- Country: United States
- Language: English
- Genre: Science fiction

Publication
- Published in: American Legion Magazine
- Publication date: December 1949

= The Long Watch =

1949 short story by Robert Heinlein

"The Long Watch" is a science fiction short story by American writer Robert A. Heinlein. It is about a military officer who faces a coup d'état by a would-be dictator.
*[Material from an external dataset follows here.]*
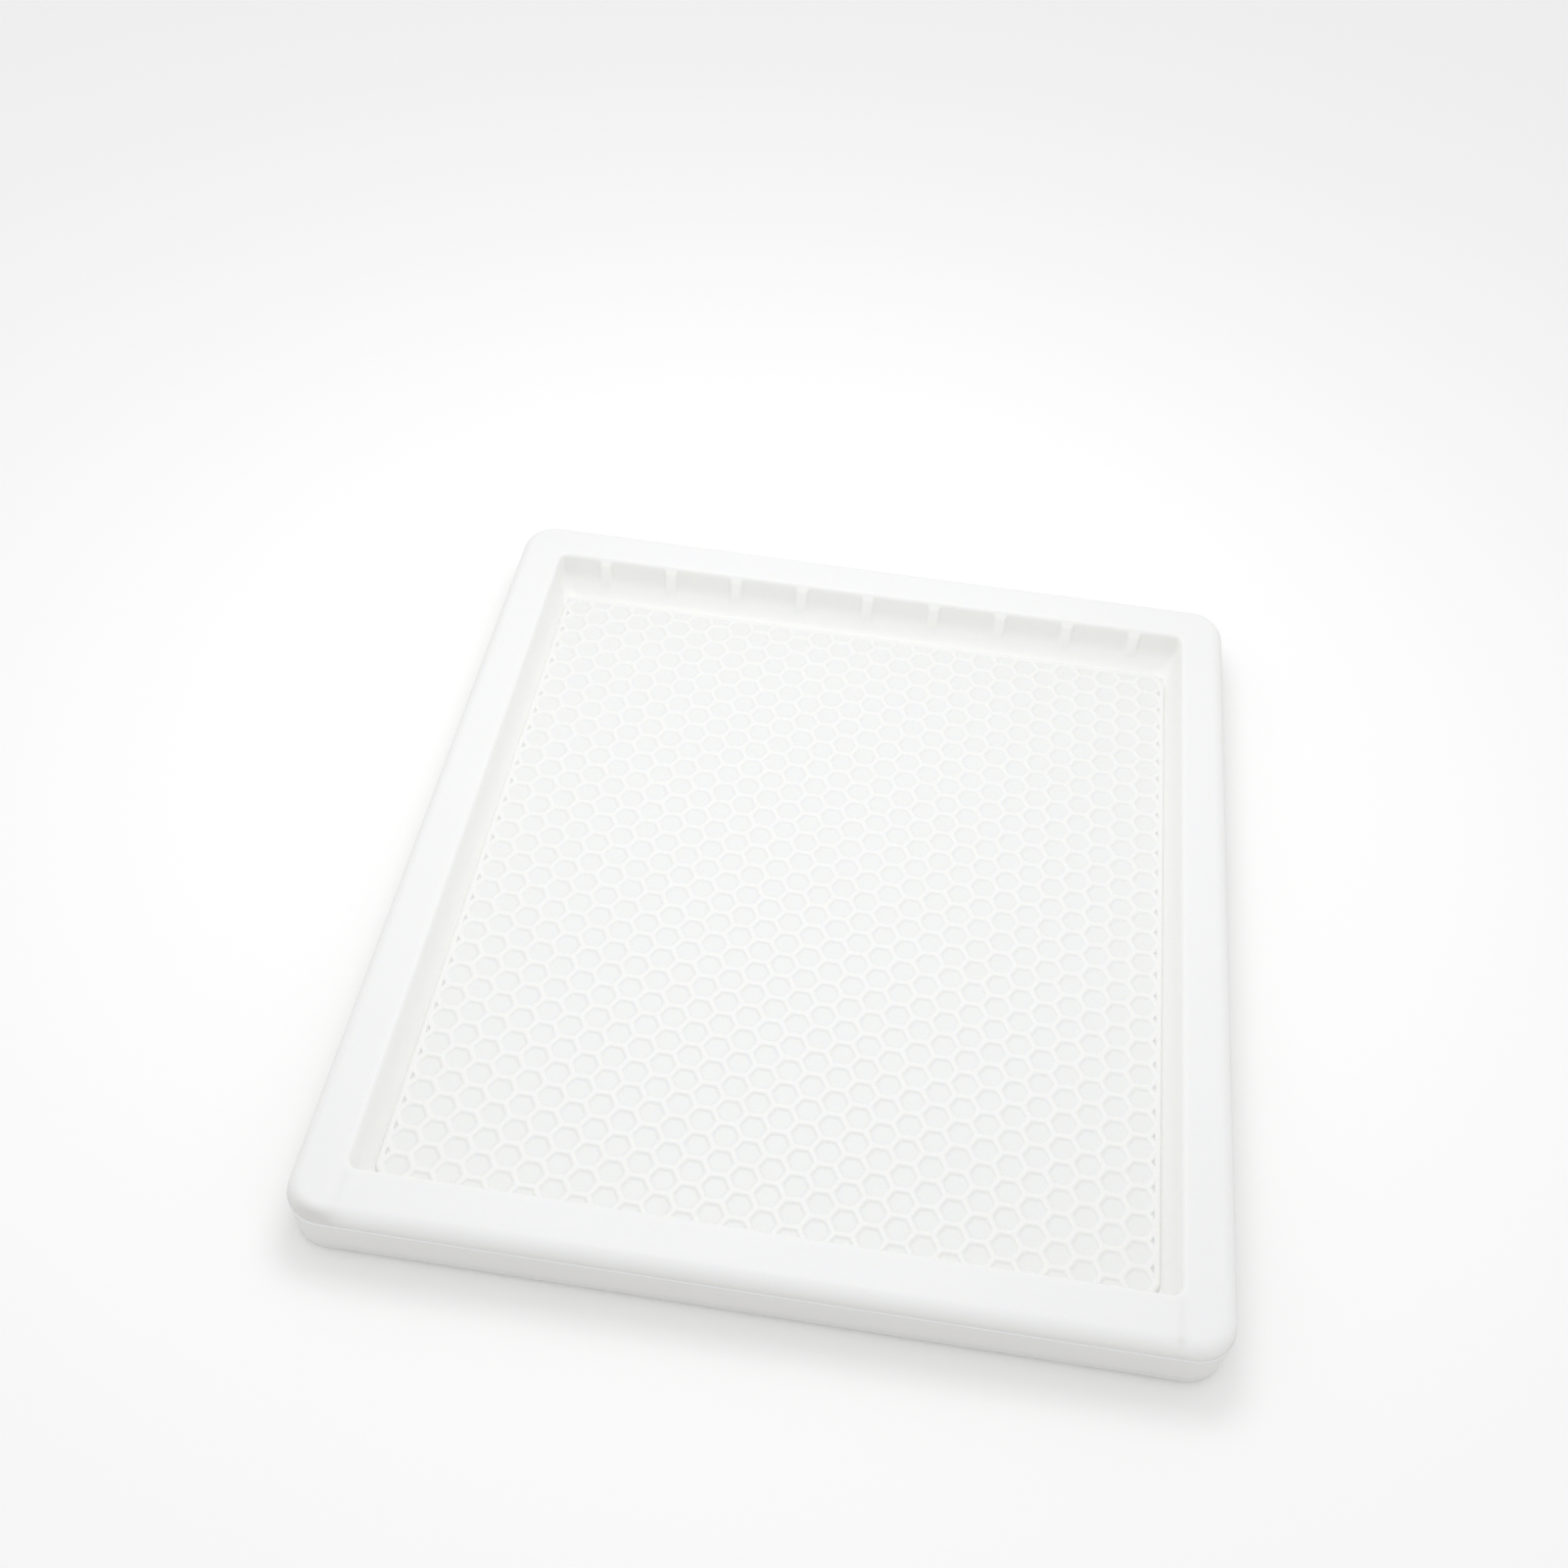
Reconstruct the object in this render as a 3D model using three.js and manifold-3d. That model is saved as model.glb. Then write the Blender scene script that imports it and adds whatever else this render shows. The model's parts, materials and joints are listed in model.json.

Originally titled "Rebellion on the Moon", the story originally appeared in an edited version in the December 1949 American Legion Magazine. It also featured in April 1955 Nebula Science Fiction Number 12, illustrated by John J. Greengrass. It appears in Heinlein's short story collections The Green Hills of Earth and The Past Through Tomorrow. While it is included in collections of Future History stories and appears on Heinlein's timeline chart, "The Long Watch" does not appear to share continuity with the history, but with Space Cadet published a year earlier.

==Plot summary==
In 1999, Lieutenant John Ezra Dahlquist is a member of the Space Patrol, an international organization with the custody of all Earth's remaining nuclear weapons. A young bomb officer and physicist at the Patrol's lunar base, he is apolitical and is devoted to his wife and young daughter. The base's executive officer Colonel Towers asks to meet with him. Towers and others want to overthrow the Earth government and plan to use the bombs to destroy "an unimportant town or two" so Earth takes them seriously. Dahlquist leads Towers to believe that he will cooperate, but he does not want his family to live under a dictatorship and plans to stop the coup by preventing the bombs' use.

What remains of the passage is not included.